When I laid a straight edge across the main loop and halo bar, I noticed the halo sat a little higher on the driver side. I don't mind this, as it still should be below the plane of the sheet metal going on the roof. This will also give me a little extra headroom, which I'll need with the old "brain-bucket" on.

View down through sunroof hole, before four-point frame was done. Two more braces will go from the halo bar to the main loop, above the driver position (in-line with the two shown here.)


4/23/2003

I finally begin putting some rollcage tubing in! Maybe now it will begin to look like a racecar. This installment, I focused on learning how to use my new bender to create the main loop.

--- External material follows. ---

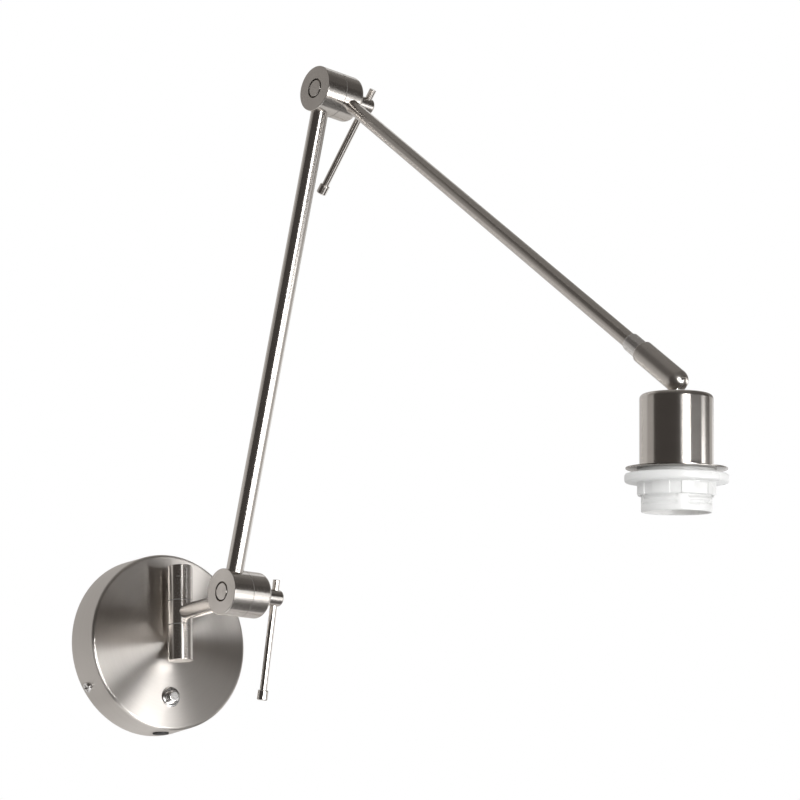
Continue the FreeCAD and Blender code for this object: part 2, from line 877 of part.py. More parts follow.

I had previously tried using a pipe bender; like everyone says, you can't use a pipe bender for tubing!


The finished main loop (sorry for the dark picture.) The tubing bender uses a mandrel sized for tubing, both the profile and the radius. Pipe benders kink tubing!

Interior through windshield area, prior to main loop installation. The main loop will start at the driver side square tube rail, follow the path of the "B" pillar up, across the roof and down to the passenger side "B" pillar, ending at that side's square tube rail.

The main loop installed and primed, as viewed through the sunroof opening. I enlarged the sunroof opening toward the rear, so I can weld at the top of the main loop.


~4/17/2003

After the long snowy winter, I was able to pull the car out on March 21. I didn't do much until about April 17th, when I started work on the driver side rear bumper. That corner was crushed in from the accident that ended the car's road life.


I cut the damaged bumper section off. A piece of 2"x3" steel tube took it's place, with a 1/4" flat plate on top to help hold the bumper cover.

A piece of 1-1/2" square tube braces the rectangle tube. One tow ring is visible just above the square tube. The chain connects the bumper to the frame, per the rules.

Detail of driver side rear tow ring. I bought a couple big shackles (clevis hooks) and cut the ears off, then welded them to the frame inside the trunk.